Visiting Tokyo, Osaka, Kyoto, and Shiga from May 17 to May 25, 2015.
Right after the last day of classes my junior year at Columbia, I spent a week in Japan on a trip for Columbia students. The trip, organized by the Japanese Prime Minister's office, was called the Kakehashi Project, which translates literally as "Friendship Ties Project." The Kakehashi Project was part of a larger effort to encourage a healthy relationship between Japan and the rest of the world. After a visit to Columbia, Prime Minister Abe extended an offer to sponsor fifty Columbia students to visit Japan as the first batch of students in the program.
In just ten days, we visited Tokyo, Osaka, Kyoto, and Shiga, travelling within the country by bus and high-speed train. We visited universities, government buildings, shopping districts, small towns, and religeous monuments, with the goal of getting to know more about the country.
Technology, Government, and Culture
The first part of our trip was spent in Tokyo. We visited the Tokyo National Museum, the offices of the municipal government, Waseda University, and a variety of different neighborhoods within the city. We had a very packed schedule and only a few days in Tokyo, so I know that I missed out on the vast majority of what there is to see.
In a rare free moment, we would take the subway to a shopping district or famous food spot, somehow managing to figure out our way even without cell service or instructions in English. The one time we got lost, a local student helped us find our way.
Left: A view of Shinjuku Chuo Park from the Tokyo from the Tokyo Metropolitan Government building. Right: A view of the city at night from the Toyko Tower.
One of our first visits was to the Tokyo National Museum.
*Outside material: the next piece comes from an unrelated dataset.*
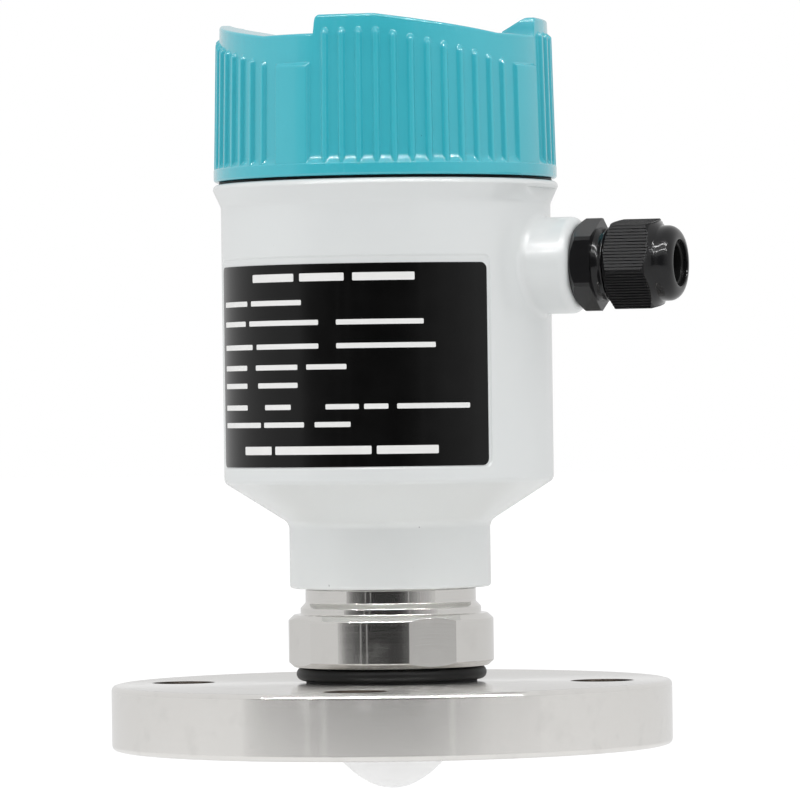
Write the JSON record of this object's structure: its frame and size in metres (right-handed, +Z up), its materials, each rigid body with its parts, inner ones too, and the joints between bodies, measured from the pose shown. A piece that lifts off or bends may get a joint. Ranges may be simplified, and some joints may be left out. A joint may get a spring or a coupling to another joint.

As a fan of Japanese art and culture, this was a dream. They had a seemingly endless collection of works from throughout Japanese history, from Samurai armor and weapons to traditional screen paintings.
A view of the main building at the Tokyo National Museum.
Left: A close up of a massive screen Byōbu, or screen painting. Center: Behind the main building is a lake and decorative house. Right: Beautiful calligraphy on display under glass.
With the intention of connecting us with Japanese students, the Japanese govenrment organized tours of two differnet national universities. In Tokyo, we visited Waseda University. Our tour guide, a second-year student at Waseda, took us across the street to the education shrine. Some students go to the shrine on the day before a big exam or project, she told us.
The Waseda campus was absolutely beautiful. Their student union building has floor to ceiling glass windows, surrounded by trees, and a garden with a coy pond!
I barely stopped walking to take this picture of the Waseda University cafeteria building in Tokyo. It wasn't until I got back to my computer that I realized how brightly the trees reflected off the glass.
Top left: Across the street from the Waseda campus, the shrine's entrance is unassuming. Top right: Our tour guides show us around the campus. Bottom left: Me outside the Waseda student center in the garden. Bottom right: The coy pond nearby.
Travel, Food, and Tradition
We travelled to Osaka on the Shinkansen, the Japanese bullet train. With a flat, almost platapus-like nose, this train felt more like space travel than any plane I've flown in.
We didn't get to see as much of Osaka as I would have liked; it was mostly a base camp for day trips into Kyoto. We did get a chance to do screen printing and ride a massive ferris wheel!
Left: The Shinkansen pulling into Osaka station. Right: A screen printing I made our first morning in Osaka.
History, Religion, and Architecture
As we arrived in Kyoto, I was blown away by how seamlessly a city or town would transform into a historical or religious site. Modern buildings and ancient temples would sit side by side.
A view from across a lake of Kinkaku-ji, a Zen Buddhist temple in Kyoto.
One striking example of this was in Fukashimi Inari-taisha, a Shinto shrine in Kyoto. As we walked through the town in Fukashimi-ku, we saw large orange gates, or arches, straddling the road. Following these gates led us to the entrance to the shrine, a path leading from the city streets up into the forest and mountain. Climbing higher, the gates got closer and closer together, until they were practically adjacent.
This smooth transformation from city to shrine was stunning and felt very different than the more walled-in or contained monuments of the United States. Walking deep into the forest, I found a quiet set of shrines and gates next to a lake. Very surreal.
Top left: Walking through Fukashimi-ku, Kyoto. Top right: A large gate at the entrance to Fukashimi Inari-taisha. Bottom left: Just a few of the thousands of gates along the trail. Bottom right: Away from the crowds of the lower areas of the shrine, I found this lake tucked into the hillside.
Hospitality, Nature, and Agriculture
After an intense week in Tokyo, Osaka, and Kyoto, we finished off our trip with two days in Shiga prefecture, staying at a traditional Japanese Inn. Our innkeepers were a family with four living generations. Great grandmother down to great grandkids all stayed in the same house. They made us amazing home-cooked breakfast, and we were able to see their town and how they lived.
To me it seemed that every square foot of land that wasn't a road or a house was a rice field or garden of some kind. Everywhere you looked you would see them, a foot or so of water with little green stalks sticking out in an orderly grid.